- _Exercise objective_
Look through the data below and return each line where "else" appears.

== Extracted material

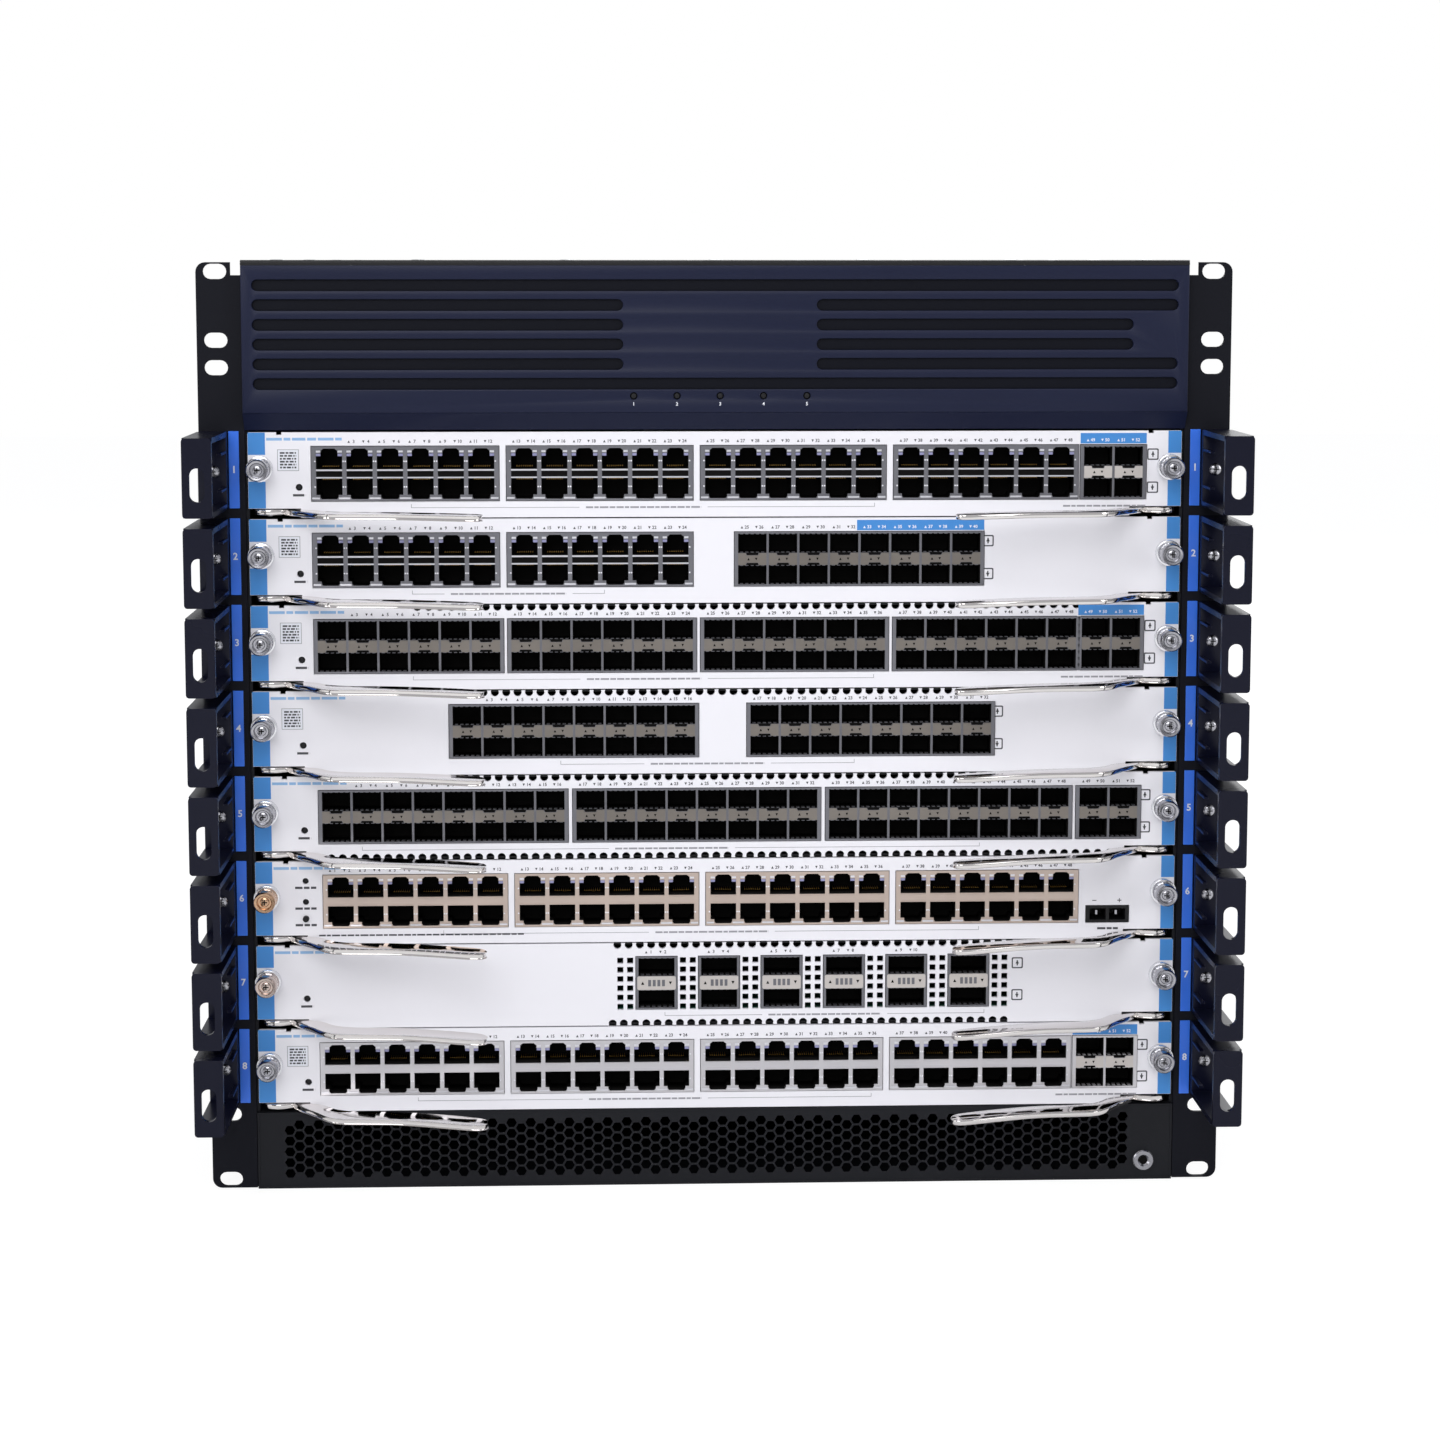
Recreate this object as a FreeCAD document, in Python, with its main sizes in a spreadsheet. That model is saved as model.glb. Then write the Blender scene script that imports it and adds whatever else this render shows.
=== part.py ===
"""Modular chassis switch: a ten-unit rack chassis with eight line cards, built as a parametric document."""

import FreeCAD, Part
import Sketcher
import math
import os
import re

doc = FreeCAD.newDocument("ModularChassisSwitch")

# Millimetres. The origin is on the underside, at mid width, in the plane where the ears
# meet the rack's posts. X runs to the right seen from the front, Y towards the back, Z up.
sizes = {
    # chassis
    "bodyWidth": 440, "bodyHeight": 442, "bodyDepth": 525, "sheetGauge": 1.5, "frontGap": 0.3,
    "rearBay": 122, "supplyBay": 88, "freeGap": 0.3,
    # rack ears
    "earReach": 21.3, "earGauge": 2, "earBottom": 0.7, "earTop": 1, "earLeg": 30,
    "slotInset": 8.75, "slotLength": 11, "slotHeight": 7, "firstSlot": 4.95, "unitPitch": 31.75,
    "slotPair": 12.7, "lastSlot": 5.25,
    # rows of cards
    "cardBase": 37.8, "rowGap": 0.34, "panelInset": 1.3, "panelGauge": 2,
    "notchWidth": 24.3, "notchHeight": 4.4, "keyWidth": 2.5, "keyDepth": 1.2, "keyInset": 15.8,
    # port cages
    "bandLow": 7.8, "bandHeight": 25.6, "windowGap": 0.3, "cageProud": 0.3, "cageDepth": 45,
    "cageWall": 1.2, "groupFirst": 30.7, "groupPitch": 90.7, "poeShift": 2.5, "jackPitch": 14.15,
    "jackBar": 2.4,
    "portDepth": 14, "barDepth": 2, "cagePitch": 14.42, "stripHeight": 4.6, "bladeGauge": 0.8,
    "pairStart": 390.9, "octetStart": 228.1, "middleStart": 93.5, "middlePitch": 140.5,
    "octetFirst": 31.6, "octetPitch": 119.9, "quadStart": 181.2, "quadPitch": 29.87, "quadWidth": 19.6,
    "quadStrip": 6.2, "portMargin": 17,
    "inletInset": 43.5, "inletWidth": 20.5, "inletLow": 7.8, "inletHeight": 8,
    # boards
    "boardGauge": 1.6, "boardInset": 2.8, "boardBack": 18, "plugWidth": 62, "plugHeight": 14,
    "plugDepth": 18, "plugProud": 6, "plugPitch": 130, "sinkWidth": 90, "sinkDepth": 80, "sinkBase": 4,
    "finHeight": 14, "finPitch": 22, "finGauge": 2, "sinkFront": 150,
    # ejector levers
    "pivotInset": 10.5, "pivotBack": 4.5, "pinRadius": 2, "runningGap": 0.05, "collarRadius": 3.5,
    "pinDrop": 6, "rootRadius": 8.5, "leverLift": 1.4, "leverGauge": 2.5, "leverWidth": 12,
    "leverRise": 32.5, "tipRise": 45.5, "bendStart": 30.5, "flareStart": 58.5, "leverLength": 101.5,
    "throatReach": 14.3, "throatFront": 6.5, "collarGap": 0.1,
    # thumbscrews
    "screwInset": 6.9, "screwLift": 23, "screwRadius": 2, "knobRadius": 5.1, "knobLength": 13,
    "recessRadius": 1.9, "recessDepth": 3, "screwLength": 8,
    "tabReach": 11.5, "tabHeight": 10,
    # card runners
    "runnerReach": 3, "runnerHeight": 2, "runnerStart": 25, "runnerGap": 0.2,
    # top bezel
    "bezelHeight": 79.08, "bezelGap": 0.38, "bezelProud": 8, "bezelFace": 70.6, "bezelBevel": 1.2,
    "bezelWall": 2.5, "grooveDepth": 1.5, "grooveRadius": 2.65, "grooveTop": 11.6, "groovePitch": 9.1,
    "grooveInset": 5, "badgeWidth": 20.9, "nameLeft": -43.8, "nameRight": 46.1,
    # intake panel
    "intakeGap": 0.5, "meshLow": 6, "meshPitch": 13.5, "meshStep": 15.6,
    "meshFlat": 12.4, "meshInset": 22, "jackInset": 14, "jackLift": 9.5, "ringRadius": 5.1,
    "boreRadius": 2.05, "ringProud": 1.2, "jackLength": 15,
    # cable guides
    "guideWidth": 13.4, "guideLift": 4.6, "guideHeight": 36, "guideReach": 55, "guideWall": 2.5,
    "guideBase": 5, "loopSlotLift": 19.5, "loopSlotHeight": 15.3, "loopSlotRadius": 3.5,
    # mode button
    "buttonInset": 25, "buttonLift": 12.5, "buttonRadius": 1.5, "buttonProud": 1.4, "buttonStem": 8,
    "buttonFlange": 1, "buttonTravel": 1, "switchDepth": 6,
    # fan tray
    "trayInset": 3, "trayLift": 4, "trayGauge": 2, "boreFan": 112, "shroudHalf": 125,
    "shroudDepth": 60, "spokeWidth": 12, "motorRadius": 38, "motorDepth": 14, "hubRadius": 42,
    "hubLength": 36, "bladeGap": 6, "bladeThick": 3, "bladePitch": 36, "rootChord": 34, "tipChord": 52,
    "bladeRoot": 4, "axleRadius": 4, "axleLength": 10, "rotorGap": 1,
    # power supplies
    "supplyGap": 3, "supplyRoom": 2.5, "supplyDepth": 112, "gripReach": 14,
    "gripWidth": 60, "gripBar": 3, "gripLift": 14, "socketWidth": 28, "socketHeight": 22, "socketHole": 12,
    "socketDrop": 12,
}

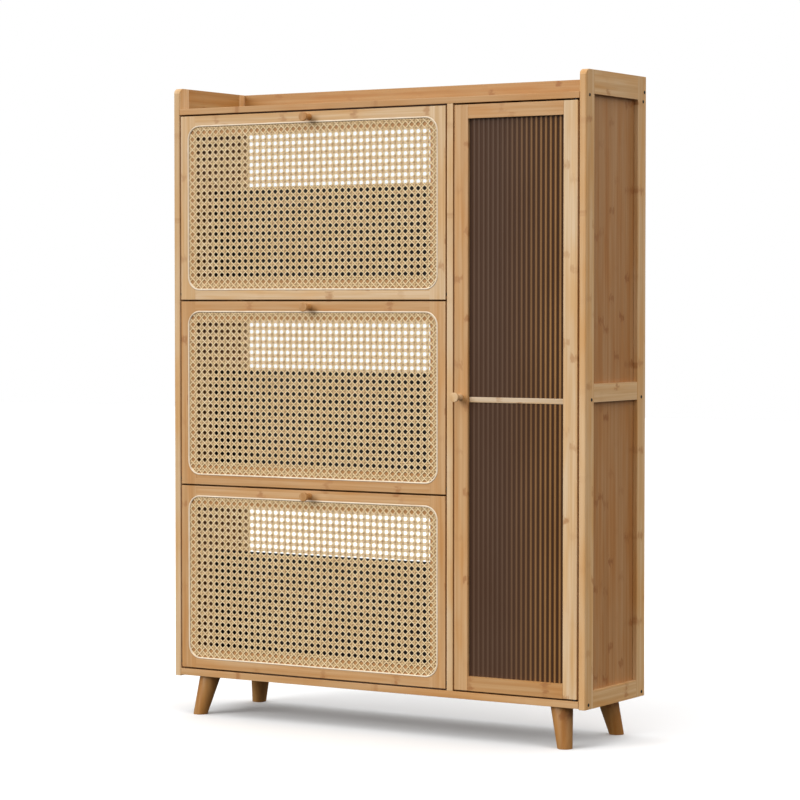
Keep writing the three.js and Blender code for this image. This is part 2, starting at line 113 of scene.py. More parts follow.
# ---- turned and moulded pieces ----
LEG_TOP_RADIUS = 19.5 * MM
LEG_FOOT_RADIUS = 13 * MM
FLUTE_PITCH = 9.3 * MM
FLUTE_DEPTH = 1.2 * MM
BOLT_RADIUS = 2.9 * MM
BOLT_PROUD = 0.5 * MM
SOCKET_RADIUS = 1.35 * MM
BOLT_INSET_FRONT = 13 * MM  # from the front of the bottom board
BOLT_INSET_REAR = 11 * MM
BOLT_RISE_GALLERY = 11 * MM  # from the gallery rail's lower edge
SHELF_BOLT_IN_FRONT = 9 * MM  # further in than the bolts of the boards
SHELF_BOLT_IN_REAR = 4 * MM
AXLE_RADIUS = 0.05 * MM  # where the skin of a turned piece closes on its axis
LEG_STRIP = 17 * MM  # strips of bamboo in a leg
KNOB_STRIP = 30 * MM  # and in a knob


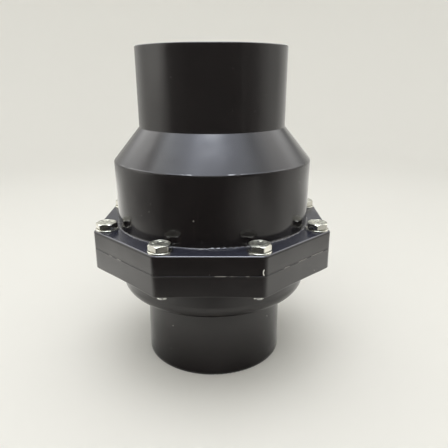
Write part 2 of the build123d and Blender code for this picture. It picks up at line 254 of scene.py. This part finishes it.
def noise(tree, point, size_mm, detail=3.0, rough=0.55):
    """Cloudy noise whose features are about size_mm across, from 0 to 1."""
    inputs = {"Vector": point, "Scale": 1000 / size_mm, "Detail": detail, "Roughness": rough}
    return node(tree, "ShaderNodeTexNoise", inputs).outputs["Fac"]


def ramp(tree, value, low, high, to_low=0.0, to_high=1.0):
    """Map the range low to high onto another, held at its ends."""
    inputs = {"Value": value, "From Min": low, "From Max": high, "To Min": to_low, "To Max": to_high}
    return node(tree, "ShaderNodeMapRange", inputs, interpolation_type="SMOOTHSTEP").outputs["Result"]


def maths(tree, operation, first, second=0.0):
    """One arithmetic step on two values."""
    return node(tree, "ShaderNodeMath", {0: first, 1: second}, operation=operation).outputs["Value"]


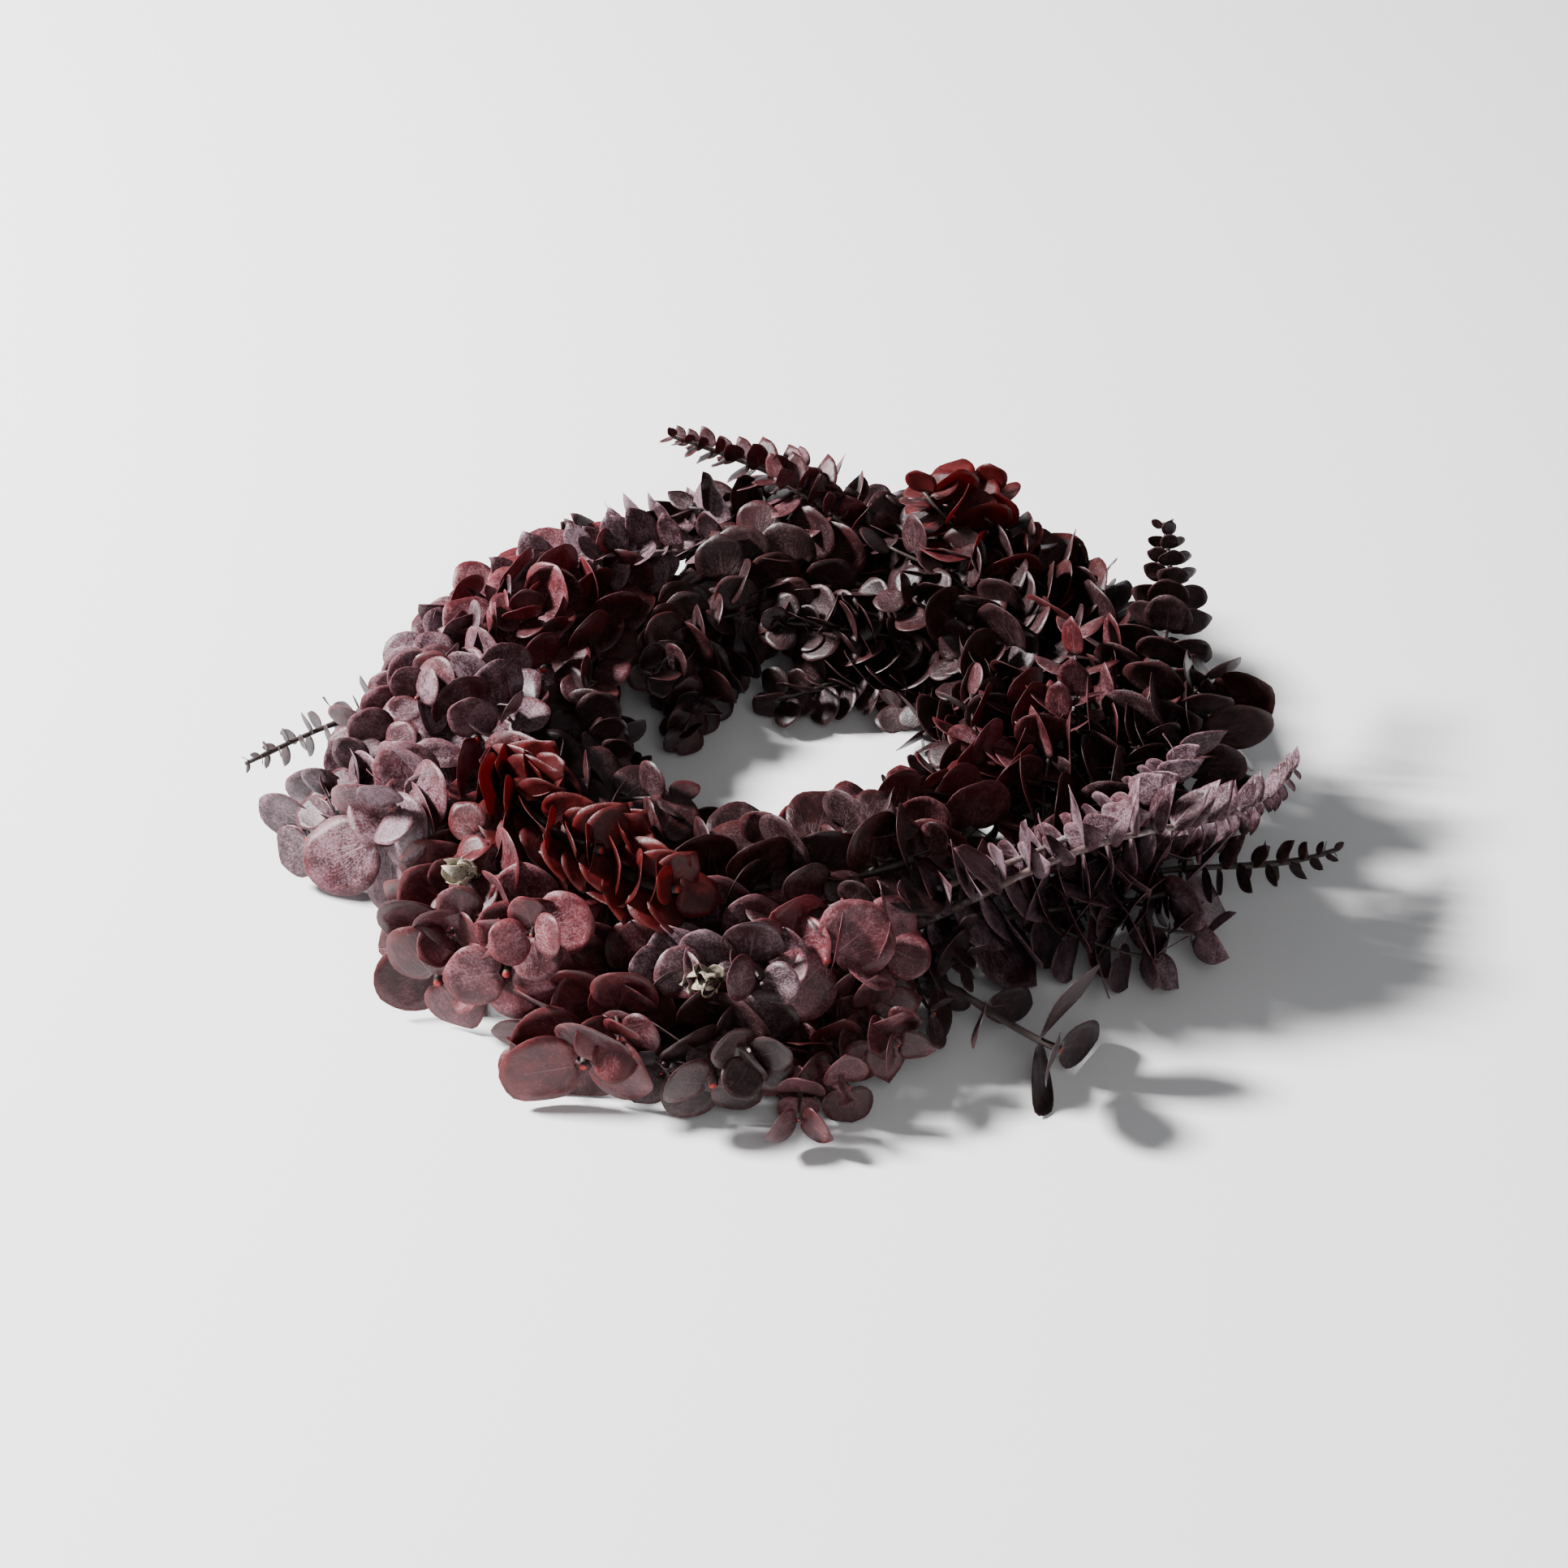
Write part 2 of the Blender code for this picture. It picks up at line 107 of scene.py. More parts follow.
table_mesh = bmesh.new()
bmesh.ops.create_grid(table_mesh, x_segments=1, y_segments=1, size=20)
table = bpy.data.objects.new("table", bpy.data.meshes.new("table"))
table_mesh.to_mesh(table.data)
table_mesh.free()
bpy.context.scene.collection.objects.link(table)
paper = bpy.data.materials.new("pale_paper")
paper.use_nodes = True
paper_shader = paper.node_tree.nodes["Principled BSDF"]
paper_shader.inputs["Base Color"].default_value = (0.92, 0.92, 0.92, 1)
paper_shader.inputs["Roughness"].default_value = 0.9
table.data.materials.append(paper)
print("lamps", [light.name for light in bpy.data.lights], "table", table.name)

# %% [markdown]
# ## Finishes as small node recipes
# Every finish is a tree of nodes. It could be built by hand in the shader editor, but a recipe in
# code can be used again for each dye. A few helpers keep each recipe short: `add` makes a node and
# fills its sockets, and `mix` blends two colours by a mask.

# %% Node helpers
def new_finish(name):
    """A material with a Principled shader, its node tree and the shader."""
    made = bpy.data.materials.new(name)
    made.use_nodes = True
    return made, made.node_tree, made.node_tree.nodes["Principled BSDF"]


def add(tree, kind, sockets=None, **settings):
    """Add a node, set its properties, and fill or link its input sockets."""
    node = tree.nodes.new(kind)
    for key, value in settings.items():
        setattr(node, key, value)
    for key, value in (sockets or {}).items():
        if isinstance(value, bpy.types.NodeSocket):
            tree.links.new(value, node.inputs[key])
        else:
            node.inputs[key].default_value = value
    return node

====

- _Solution for this exercise_
Recreate this object as a FreeCAD document, in Python, with its main sizes in a spreadsheet. That model is saved as model.glb. Then write the Blender scene script that imports it and adds whatever else this render shows.
        else:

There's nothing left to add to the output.